One week after his release from the POW camp he entered the Greater New Orleans Open and shot a 76.
It was the BEST round of golf he had EVER shot and he hadn’t played for seven years EXCEPT in his imagination!!
One of the exercises I have clients do in my sales training classes is to have them write out questions or objections they hear on 4 by 6 note cards and write their rebuttals to those questions or objections. Once they do this I have them close their eyes and imagine that they are in front of a real prospect who voices one of those objections and to visualize in their mind how they will answer or respond. This is a very powerful learning modality that unfortunately, too few take seriously.
5. The Edge
Master’s of any craft, sport or profession are practitioners of the “slight edge”. They are zealots of practice, are dedicated to the fundamentals of their craft and connoisseurs of small incremental improvement. At the same time these Masters are likely to challenge previous norms and limits, to take chances for the sake of improvement, and even become obsessive in their pursuit of excellence. Clearly, true Masters embrace both of these paradoxical motivations. It is not a case of either or. It is both.
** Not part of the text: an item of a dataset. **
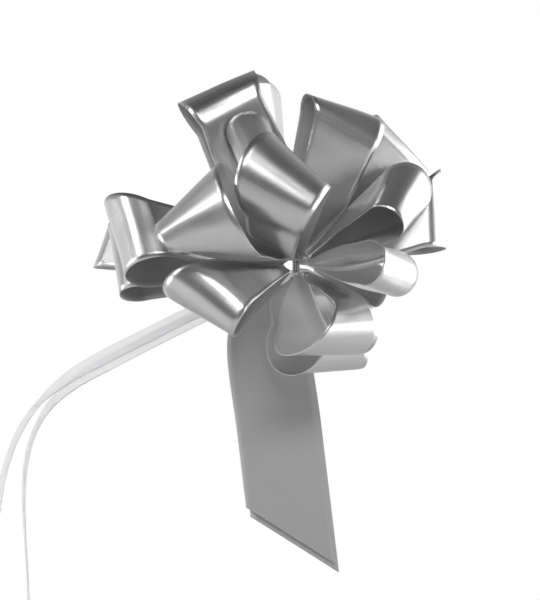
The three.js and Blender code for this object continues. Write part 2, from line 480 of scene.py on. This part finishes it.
ribbon_loop(
    "right_lower", bend=(0.54, -0.44, -0.04), width=(-46, -87, 15), bend_radius=(0.013, 0.013),
    level=-0.014, opens=(0.1, 0.1), belly=(0.002, 0.002),
)
ribbon_loop(
    "top_right", bend=(0.26, -0.11, 0.85), width=(-87, -44, 24), bend_radius=(0.011, 0.017),
    level=0.002, opens=(0.4, 0.4), belly=(0.001, 0.001),
)
ribbon_loop(
    "top_right_back", bend=(0.6, 0.51, 0.71), width=(-67, -32, 67), bend_radius=(0.014, 0.012),
    level=0.011, opens=(0, 0.2), belly=(0.001, 0.001),
)
ribbon_loop(
    "right_back", bend=(0.82, 0.24, 0.31), width=(-6, 12, 97), bend_radius=(0.015, 0.015),
    level=0.003, opens=(0.4, 0.4), belly=(0.001, 0.001),
)
ribbon_loop(
    "back_upper", bend=(-0.01, 0.98, 0.44), width=(-99, 0, -11), bend_radius=(0.014, 0.013),
    level=0.012, opens=(0.5, 0.5), belly=(0.004, 0.004),
)
ribbon_loop(
    "back_lower", bend=(0.34, 0.92, -0.1), width=(-99, 10, 12), bend_radius=(0.014, 0.014),
    level=0.014, opens=(0.5, 0.5), belly=(0.004, 0.004),
)

# ---------------------------------------------------------------------------------------------------
# Tail. The last stretch of both ribbon layers forms no loop. It hangs from the last neck and ends in a
# slanted cut. Its matt side faces the front, and its two layers hang a little apart.
# ---------------------------------------------------------------------------------------------------
tail_across = 12
tail_steps = 96
tail_gather = 0.034
tail_length = 0.163
tail_layer_step = 0.006
tail_cut_slope = 0.81
tail_layer_gap = 0.0022
tail_layer_shift = 0.002
tail_curve_steps = 24
tail_route = [
    (0.001, 0.015, -0.009),
    (-0.009, 0.018, -0.028),
    (-0.017, 0.023, -0.05),
    (-0.011, 0.024, -0.1),
    (-0.005, 0.023, -0.15),
    (0.001, 0.022, -0.2),
    (0.007, 0.021, -0.25),
]


def tail_point(shift, extra):
    """Gives the place of a tail layer's point. The layer opens from its neck to the full width."""
    middle = curve_through([Vector(place) + Vector(shift) for place in tail_route], tail_curve_steps)
    reached = [0.0]
    for before, after in zip(middle, middle[1:]):
        reached.append(reached[-1] + (after - before).length)

    def point_at(side, along):
        run = along * (tail_length + extra + side * ribbon_width * tail_cut_slope / 2)
        step = max(i for i in range(len(middle) - 1) if reached[i] <= run)
        ahead = middle[step + 1] - middle[step]
        centre = middle[step] + ahead.normalized() * (run - reached[step])
        opened = min(1, run / tail_gather)
        opened = opened * opened * (3 - 2 * opened)  # slow at both ends
        half_width = (neck_width + (ribbon_width - neck_width) * opened) / 2
        across = ahead.cross(Vector((0, 1, 0))).normalized()
        return centre + across * (side * half_width)

    return point_at


for name, shift, extra in (
    ("front", (0, 0, 0), 0),
    ("back", (tail_layer_shift, tail_layer_gap, 0), tail_layer_step),
):
    piece, length, area = strip_piece(
        "ribbon_tail_" + name,
        (tail_across, tail_steps),
        tail_point(shift, extra),
        ribbon_film,
        [satin_outside, matt_inside, cut_edge],
    )
    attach(piece, "tail_" + name)
    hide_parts("tail_" + name)

# ---------------------------------------------------------------------------------------------------
# Floor and light. A pale floor lies well below the bow, as in a small photo studio. Soft panels stand at
# the left, the right and high up in front. The room is bright behind the bow and dim in front of it and
# overhead, which gives the satin film its bands of light and dark. The camera itself sees it plain white.
# ---------------------------------------------------------------------------------------------------
floor_level = -0.43
floor_radius = 1.0
floor_corners = 96
floor_shade = 0.85
floor_roughness = 0.8
front_glow = 0.13
back_glow = 0.95
front_edge = -0.3  # this and the next are places along a direction's Y, and the last two along its Z
back_edge = 0.8
overhead_share = 0.3
overhead_start = 0.1
overhead_end = 0.8

bpy.ops.object.select_all(action="DESELECT")
bpy.ops.mesh.primitive_circle_add(
    vertices=floor_corners, radius=floor_radius, fill_type="NGON", location=(0, 0, floor_level)
)
floor = bpy.context.object
floor.name = "floor"
floor.data.materials.append(bpy.data.materials.new("floor_paint"))
floor.data.materials[0].use_nodes = True
floor_shader = floor.data.materials[0].node_tree.nodes["Principled BSDF"]
floor_shader.inputs["Base Color"].default_value = (floor_shade, floor_shade, floor_shade, 1)
floor_shader.inputs["Roughness"].default_value = floor_roughness


def light_panel(name, place, size, power):
    """A soft light panel that faces the middle of the bow."""
    bpy.ops.object.light_add(type="AREA", location=place)
    light = bpy.context.object
    light.name = name
    light.data.shape = "RECTANGLE"
    light.data.size = size[0]
    light.data.size_y = size[1]
    light.data.energy = power
    light.rotation_mode = "QUATERNION"
    light.rotation_quaternion = Vector(place).to_track_quat("Z", "Y")


light_panel("panel_left", (-1.2, -0.1, -0.4), (0.5, 0.9), 8)
light_panel("panel_upper_left", (-0.95, -0.5, 0.55), (0.25, 0.7), 4)
light_panel("panel_right", (1.2, 0.4, 0.0), (1.0, 1.4), 12)
light_panel("panel_right_front", (1.1, -0.4, -0.2), (0.12, 0.5), 2)
light_panel("panel_front", (0.15, -1.1, 0.6), (0.7, 0.22), 6)

world = bpy.data.worlds.new("studio")
bpy.context.scene.world = world
world.use_nodes = True
world.node_tree.nodes.clear()
room = Wire(world.node_tree)
facing = room.node("ShaderNodeTexCoord", output="Generated")
axes = room.node("ShaderNodeSeparateXYZ", None, {"Vector": facing})
overhead = room.node(
    "ShaderNodeMapRange",
    None,
    {
        "Value": axes.out("Z"),
        "From Min": overhead_start,
        "From Max": overhead_end,
        "To Min": 1.0,
        "To Max": overhead_share,
    },
)
towards_back = room.node(
    "ShaderNodeMapRange",
    None,
    {
        "Value": axes.out("Y"),
        "From Min": front_edge,
        "From Max": back_edge,
        "To Min": front_glow,
        "To Max": back_glow,
    },
)
seen = room.node("ShaderNodeLightPath", output="Is Camera Ray")
strength = room.maths("MAXIMUM", towards_back * overhead, seen)
background = room.node("ShaderNodeBackground", None, {"Color": (1, 1, 1, 1), "Strength": strength})
room.node("ShaderNodeOutputWorld", None, {"Surface": background})

bpy.context.scene.view_settings.view_transform = "Standard"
Chuck Yeager, the hero of Tom Wolfe’s book The Right Stuff, is considered by many to be the best pilot who ever lived. When ask what does it take to be a great pilot, to have the “right stuff”, Yeager, the proponent of the plateau and traveler of the endless path, said, “It takes experience”.
Yet Yeager, who “explored the edges of the universe”, was willing to push the envelope and defy death in his pursuit of excellence.
What Yeager said and did was to both test the edge of the envelope and walk the fine line between endless practice, goalless practice and those alluring goals along the way. No an easy thing to do.
Playing on the edge is a balancing act. It demands that you know what you are doing. It demands the awareness to know when you’re pushing the limits. This conscious decision to play on the edge requires many years of instruction, practice, surrender and intentionality. And after that? More training and time on the plateau. The never ending path continues.